▸ **Written task**:
Give the listing below again in full, exactly as written.
--- --- ---
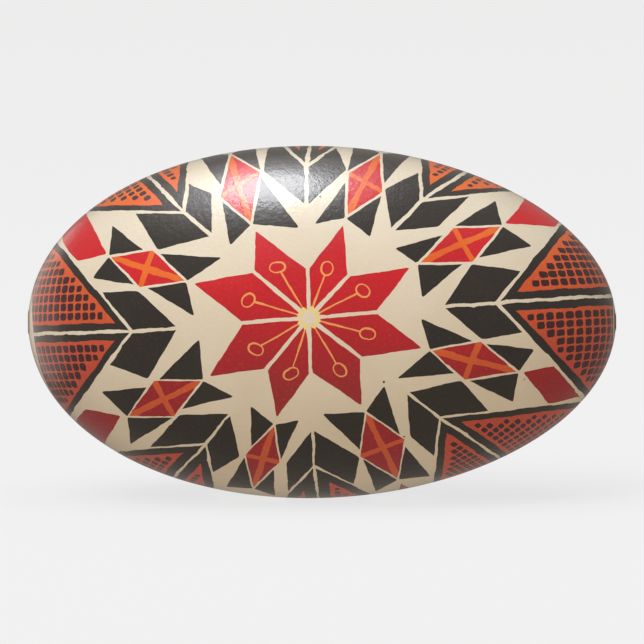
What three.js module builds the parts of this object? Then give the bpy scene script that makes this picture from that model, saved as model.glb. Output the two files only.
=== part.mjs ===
// Pysanka: a blown goose egg, dyed by wax resist, varnished, with both blow holes sealed by beeswax.
// Millimetres, +Z up. The egg lies on its side with its long axis along X and its pointed end
// towards +X; the two painted stars face -Y and +Y. The origin is below the middle of its length,
// on the surface it rests on.
import * as THREE from "three";

// Driving dimensions
const EGG_LENGTH = 90;
const EGG_DIAMETER = 54;
const EGG_TAPER = 2; // how far the widest girth lies behind mid-length, towards the blunt end
const VARNISH_THICKNESS = 0.12;
const CUTICLE_THICKNESS = 0.1; // outer skin of the shell, which holds the dyes
const SHELL_THICKNESS = 0.55;
const OUTER_MEMBRANE_THICKNESS = 0.08;
const INNER_MEMBRANE_THICKNESS = 0.06;
const LAYER_GAP = 0.03; // clearance that keeps neighbouring layers apart as separate solids
const BLUNT_HOLE_RADIUS = 1.5;
const POINTED_HOLE_RADIUS = 1;
const PLUG_CLEARANCE = 0.04; // between a plug's stem and its hole
const PLUG_BEAD_OVERHANG = 0.9; // how much wider than its hole the bead of wax inside the egg is
const PLUG_BEAD_HEIGHT = 1.4;
const PLUG_BEAD_GAP = 0.15; // between that bead and the curved wall it hangs from
const AIR_CELL_CROWN = 1.5; // how far the membrane across the air cell bulges towards the blunt end

// Fineness of the solids: an odd number of bands leaves one flat band round the widest girth.
const SIDES = 24;
const BANDS = 13;
const BAND_ANGLE = Math.PI / BANDS;
const AIR_CELL_BANDS = 3; // the inner membrane leaves the outer one here, at the blunt end

// The egg's flats, and not their corners, lie on its true girth, so that it rests on a flat.
const HALF_LENGTH = EGG_LENGTH / 2;
const CORNER_RADIUS = EGG_DIAMETER / 2 / (Math.cos(Math.PI / SIDES) * Math.cos(BAND_ANGLE / 2));

// A point of the egg's outline, depth below its surface. angle runs from 0 at the blunt pole to PI.
// x is the radius and y the place along the axis, as a lathe reads them.
function outlinePoint(angle, depth) {
  const along = -HALF_LENGTH * Math.cos(angle) - EGG_TAPER * Math.sin(angle) ** 2;
  const radius = CORNER_RADIUS * Math.sin(angle);
  const normal = new THREE.Vector2(
    Math.sin(angle) * (HALF_LENGTH - 2 * EGG_TAPER * Math.cos(angle)),
    -CORNER_RADIUS * Math.cos(angle),
  ).normalize();
  return new THREE.Vector2(radius, along).addScaledVector(normal, -depth);
}

// The angle at which the outline, at that depth, has that radius: halving steps from a pole.
function angleAtRadius(radius, depth, atBluntEnd) {
  const BISECTIONS = 50;
  let nearPole = atBluntEnd ? 0 : Math.PI;
  let nearGirth = Math.PI / 2;
  for (let step = 0; step < BISECTIONS; step++) {
    const middle = (nearPole + nearGirth) / 2;
    if (outlinePoint(middle, depth).x < radius) nearPole = middle;
    else nearGirth = middle;
  }
  return nearGirth;
}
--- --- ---
▸ **The answer**:
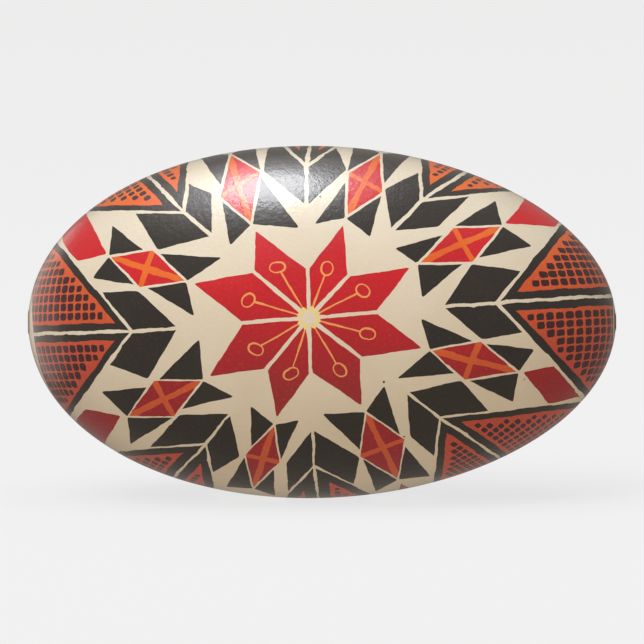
What three.js module builds the parts of this object? Then give the bpy scene script that makes this picture from that model, saved as model.glb. Output the two files only.
=== part.mjs ===
// Pysanka: a blown goose egg, dyed by wax resist, varnished, with both blow holes sealed by beeswax.
// Millimetres, +Z up. The egg lies on its side with its long axis along X and its pointed end
// towards +X; the two painted stars face -Y and +Y. The origin is below the middle of its length,
// on the surface it rests on.
import * as THREE from "three";

// Driving dimensions
const EGG_LENGTH = 90;
const EGG_DIAMETER = 54;
const EGG_TAPER = 2; // how far the widest girth lies behind mid-length, towards the blunt end
const VARNISH_THICKNESS = 0.12;
const CUTICLE_THICKNESS = 0.1; // outer skin of the shell, which holds the dyes
const SHELL_THICKNESS = 0.55;
const OUTER_MEMBRANE_THICKNESS = 0.08;
const INNER_MEMBRANE_THICKNESS = 0.06;
const LAYER_GAP = 0.03; // clearance that keeps neighbouring layers apart as separate solids
const BLUNT_HOLE_RADIUS = 1.5;
const POINTED_HOLE_RADIUS = 1;
const PLUG_CLEARANCE = 0.04; // between a plug's stem and its hole
const PLUG_BEAD_OVERHANG = 0.9; // how much wider than its hole the bead of wax inside the egg is
const PLUG_BEAD_HEIGHT = 1.4;
const PLUG_BEAD_GAP = 0.15; // between that bead and the curved wall it hangs from
const AIR_CELL_CROWN = 1.5; // how far the membrane across the air cell bulges towards the blunt end

// Fineness of the solids: an odd number of bands leaves one flat band round the widest girth.
const SIDES = 24;
const BANDS = 13;
const BAND_ANGLE = Math.PI / BANDS;
const AIR_CELL_BANDS = 3; // the inner membrane leaves the outer one here, at the blunt end

// The egg's flats, and not their corners, lie on its true girth, so that it rests on a flat.
const HALF_LENGTH = EGG_LENGTH / 2;
const CORNER_RADIUS = EGG_DIAMETER / 2 / (Math.cos(Math.PI / SIDES) * Math.cos(BAND_ANGLE / 2));

// A point of the egg's outline, depth below its surface. angle runs from 0 at the blunt pole to PI.
// x is the radius and y the place along the axis, as a lathe reads them.
function outlinePoint(angle, depth) {
  const along = -HALF_LENGTH * Math.cos(angle) - EGG_TAPER * Math.sin(angle) ** 2;
  const radius = CORNER_RADIUS * Math.sin(angle);
  const normal = new THREE.Vector2(
    Math.sin(angle) * (HALF_LENGTH - 2 * EGG_TAPER * Math.cos(angle)),
    -CORNER_RADIUS * Math.cos(angle),
  ).normalize();
  return new THREE.Vector2(radius, along).addScaledVector(normal, -depth);
}

// The angle at which the outline, at that depth, has that radius: halving steps from a pole.
function angleAtRadius(radius, depth, atBluntEnd) {
  const BISECTIONS = 50;
  let nearPole = atBluntEnd ? 0 : Math.PI;
  let nearGirth = Math.PI / 2;
  for (let step = 0; step < BISECTIONS; step++) {
    const middle = (nearPole + nearGirth) / 2;
    if (outlinePoint(middle, depth).x < radius) nearPole = middle;
    else nearGirth = middle;
  }
  return nearGirth;
}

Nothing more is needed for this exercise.